Risk reduction is the result of a process of joint assessment with the local community and its authorities, which allows us to obtain or maintain a “Social Licence to Operate”. The resultant knowledge of the expectations of our stakeholders generated through the process of assessing our social impact would improve the business environment by tightening up “value chains” with suppliers, clients, partners and so on, through having to establish a process of dialogue in order to adapt business activities to their expectations, and subsequently incorporating their partial impacts into our overall impact. Finally, this process of measuring and assessing, along with our interest groups, facilitates an environment of “co-creation”, which is a source of new business opportunities.
As a result, measuring the “total” value of a company in its environment is essential. To measure a wider value perimeter than simply that of economics, including social and environmental aspects, is key to demonstrating the authentic value that a company generates, helping it to illustrate the benefits of its activity in the societies in which it operates and, at the same time, making them aware of the needs, aspirations, capabilities and expectations of their interest groups.
How should assessments be carried out?
Economic and financial value is reflected in the balance sheet and the P&L account, but social value is not reflected at any corporate level.
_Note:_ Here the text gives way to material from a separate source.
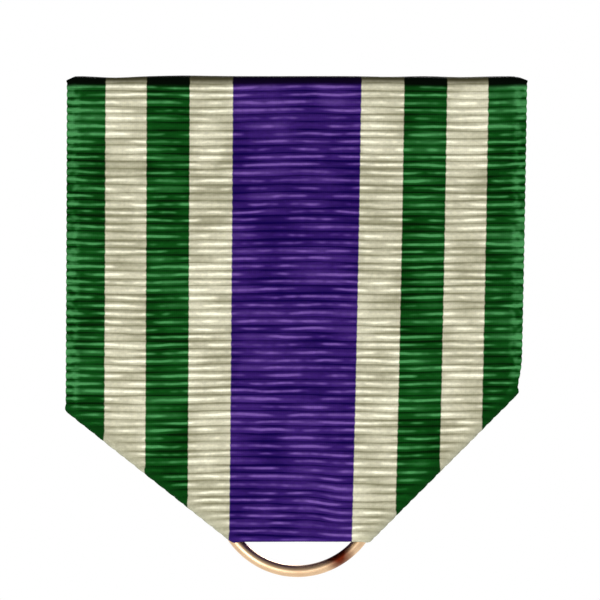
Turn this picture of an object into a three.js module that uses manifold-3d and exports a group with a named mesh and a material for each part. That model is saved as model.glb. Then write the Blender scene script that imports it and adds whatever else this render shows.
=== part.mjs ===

If we want to illustrate all the “capital” that a company creates, we need to have at our disposal a method that enables us to measure and reflect its social impact, too, taking into account all the interest groups with which the company interacts.
Companies face two major problems when it comes to evaluating their total value: the existence of an extremely wide range of measuring tools; and their complexity, as each one is based on different suppositions and functionalities, focussing on different types of impact and adapted to varying purposes.
It is important to choose the measuring and assessment tool that is best suited to the business sector of activity, to geographic location, social context and the company’s purpose.
Main methodologies for Measuring Social Impact
Below we have set out a selection of the 10 main existing methodologies for measuring social impact:
1. Base of the Pyramid Impact Assessment Framework: Helps to understand and measure how business activities affect the different dimensions of poverty in clients, distributors and local communities.
2. GEMI Metrics Navigator Identifies indicators of environmental and social performance in order to measure and give priority to the demands of the public administration.
3. Impact Measurement Framework Identifies relevant socio-economic indicators for measuring impact in four specific sectors.
4. Impact Reporting and Investment Standards Selects standard indicators to be used within the global impact measurement framework.
5. MDG Scan Estimates the number of people that the company is affecting with regard to the Millennium Development Goals.
6. Measuring Impact Framework Defines the scope of assessment, identifies socio-economic impact indicators for measurement, assesses results and gives priority to the administration’s response problems.
7. Poverty Footprint Helps to understand the impact of the company on poverty, working in collaboration with a development NGO.
8. Progress out of Poverty Index Calculates the percentage of clients, suppliers and other interest groups living below the poverty threshold.
9. Socio-Economic Assessment Measures and manages local impacts of business operations.
10. Input-Output Modeling Calculates the total number of jobs generated and the economic value added by the company and its supply chain in a particular national economy.
Source: “Measuring socio-economic impact: A guide for business”. 2013. The World Business Council for Sustainable Development (WBCSD)
The tools available nowadays vary widely, and as such it is necessary to identify the most suitable tools within the complex landscape of socio-economic impact measurement.